State animal lives up to its name

An editorial from The Dominion Post

MORGANTOWN, W.Va. — Sometimes the best way to respect Mother Nature is simply to not get to close to her.

Especially when she weighs more than 300 pounds and has four cubs in tow.

This summer, dozens of people in and around the greater Morgantown area have spotted black bears.

Whether in the woods, on the road or in their yards, black bears are everywhere.

No, not to the degree of white-tail deer, which are now the target of urban hunts in Morgantown.

However, according to the state Division of Natural Resources (DNR), West Virginia’s bear population has grown from an all-time low of fewer than 500 in the late 1960s to more than 10,000 today.
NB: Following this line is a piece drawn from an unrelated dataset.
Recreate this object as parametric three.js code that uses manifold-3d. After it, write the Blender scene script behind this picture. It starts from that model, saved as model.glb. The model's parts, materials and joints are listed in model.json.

When you consider the state’s shrinking bear habitat and escalating black bear harvests —four out of the past five years have topped 2,000 —that ’s astounding.
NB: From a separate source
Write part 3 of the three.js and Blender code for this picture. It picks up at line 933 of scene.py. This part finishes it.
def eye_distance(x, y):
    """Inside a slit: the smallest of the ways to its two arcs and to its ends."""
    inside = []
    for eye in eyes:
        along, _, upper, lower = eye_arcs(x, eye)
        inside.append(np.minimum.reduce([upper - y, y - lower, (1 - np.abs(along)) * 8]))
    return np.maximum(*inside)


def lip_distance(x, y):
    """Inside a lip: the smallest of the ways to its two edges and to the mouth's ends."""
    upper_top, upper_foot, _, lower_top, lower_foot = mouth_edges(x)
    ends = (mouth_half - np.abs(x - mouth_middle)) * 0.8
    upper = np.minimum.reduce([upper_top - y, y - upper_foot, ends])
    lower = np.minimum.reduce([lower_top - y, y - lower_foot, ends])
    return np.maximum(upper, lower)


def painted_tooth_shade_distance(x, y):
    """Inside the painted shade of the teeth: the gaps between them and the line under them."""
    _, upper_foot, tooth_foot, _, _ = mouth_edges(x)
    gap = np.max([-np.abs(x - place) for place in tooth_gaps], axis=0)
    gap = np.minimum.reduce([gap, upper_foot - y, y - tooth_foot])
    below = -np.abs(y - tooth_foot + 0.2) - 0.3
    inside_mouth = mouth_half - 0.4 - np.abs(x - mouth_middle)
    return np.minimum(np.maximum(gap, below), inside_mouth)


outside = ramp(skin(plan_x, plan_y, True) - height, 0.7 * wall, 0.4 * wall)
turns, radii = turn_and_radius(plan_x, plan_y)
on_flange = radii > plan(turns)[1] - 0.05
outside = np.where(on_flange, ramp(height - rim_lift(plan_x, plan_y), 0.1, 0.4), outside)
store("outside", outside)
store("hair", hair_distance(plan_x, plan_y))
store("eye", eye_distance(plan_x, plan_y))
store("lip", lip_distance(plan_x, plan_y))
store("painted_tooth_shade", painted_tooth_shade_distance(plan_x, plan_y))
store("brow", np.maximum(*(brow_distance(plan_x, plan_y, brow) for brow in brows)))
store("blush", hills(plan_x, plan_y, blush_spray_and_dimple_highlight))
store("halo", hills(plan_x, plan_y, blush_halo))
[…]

The past two years have recorded the top two highest harvests on record —2,691 in 2012, and 2,682 in 2013.

Some might see this news of a healthy bear population as a nuisance or worse, a threat.

We don’t. The black bear is not just the state’s official animal, it’s also a precursor to the health of all our state’s wildlife and its wilderness.

We applaud the DNR and its commitment to the decades of research and protection that has resulted in the black bear’s rebound.

That said, it’s also important that the DNR continue to also educate the public about bear interactions in not only residential areas,  but also in bear country.

Most sightings of bears occur in remote areas or as the animals high-tail it toward the wild.

However, visiting bears and bear damage in developed areas is becoming commonplace.

Worse yet, there’s always the risk these encounters can lead to injuries, such as the mauling of a woman in June, in the Mayfield Road area of Monongalia County.

Routine activities in residential areas, such as feeding birds and pets, grilling food and not securely storing trash set the stage for these kinds of conflicts.

The best advice to keep such encounters at a minimum is to get rid of food sources that attract bears.

Remove bird feeders from yards, or bring them inside at night when bears are most active, and use foil on grills or clean them regularly, for example.

Interactions with bears rarely lead to any critical harm to people, but it’s often a death sentence for the bear.

Bears are not meant to be spectacles for those who would lure them for viewing, either.

Indeed, always keep a safe distance from bears.

That’s not just being respectful, it’s how to keep our state animal wild and wonderful.